In 2010, the five NGOs participating in the AMMIE project selected 84 alcohol marketing practices that appeared to be in violation of existing national rules for self-regulation. We filed complaints against these practices at the national Alcohol Advertising Committees, who are to decide whether these complaints are to be upheld (or not).
The NGOs proceeded to ask five Youth Rating Panels from the participating countries to give their opinions on a selection of the complaints. In Denmark, 40 youngsters participated, in Germany 30, and in the Netherlands 37. In Italy, 57 young people were included in the first round, whereas the last group consisted of only 22 young people. In Bulgaria, 29 people took part in the first round, and in the fourth round 21 youngsters took part. Altogether, 199 young people between 12-18 years of age participated in one or more rounds. Their answers were compared to the decisions of the Advertising Code Committees.

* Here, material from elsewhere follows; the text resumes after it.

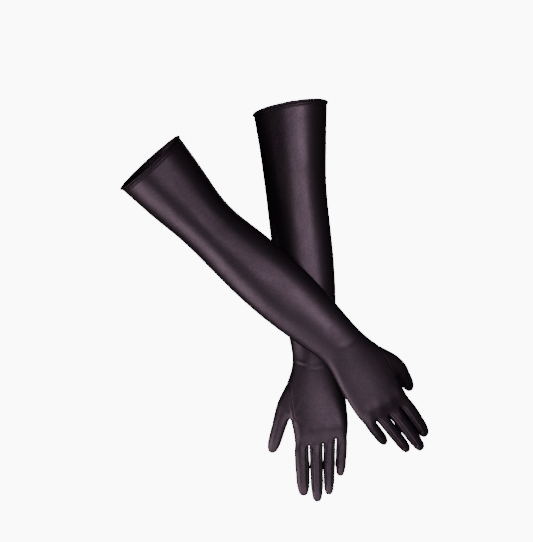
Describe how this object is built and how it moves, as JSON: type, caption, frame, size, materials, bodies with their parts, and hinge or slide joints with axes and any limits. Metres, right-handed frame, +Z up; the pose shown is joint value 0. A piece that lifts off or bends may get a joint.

De Bruijn and Van den Broeck (2011) have developed a framework to evaluate the effectiveness of existing alcohol marketing regulations and have used this to analyse which European countries have the best and worst regulations.
Key points of the fact sheet are:• Effective alcohol marketing regulations are an essential control measure in a comprehensive alcohol policy that aims to decrease alcohol-related harm and to protect young people. • Effective alcohol marketing regulations are recommended to restrict the volume of alcohol marketing practices to protect harmful exposure to alcohol advertising among young people. • When alcohol marketing practices are allowed, also content restrictions are recommended to allow alcohol advertisements that contain solely product information. • Volume and content restrictions are only effective when a strong regulatory system supports the enforcement of the regulation. • Alcohol marketing regulations in France and Norway can be seen as best practices in Europe: here strong volume or content restrictions go together with a strong supportive regulation system. • Legislation is significantly more effective than self-regulation systems in ensuring the combination between strong restrictions and an effective supporting system.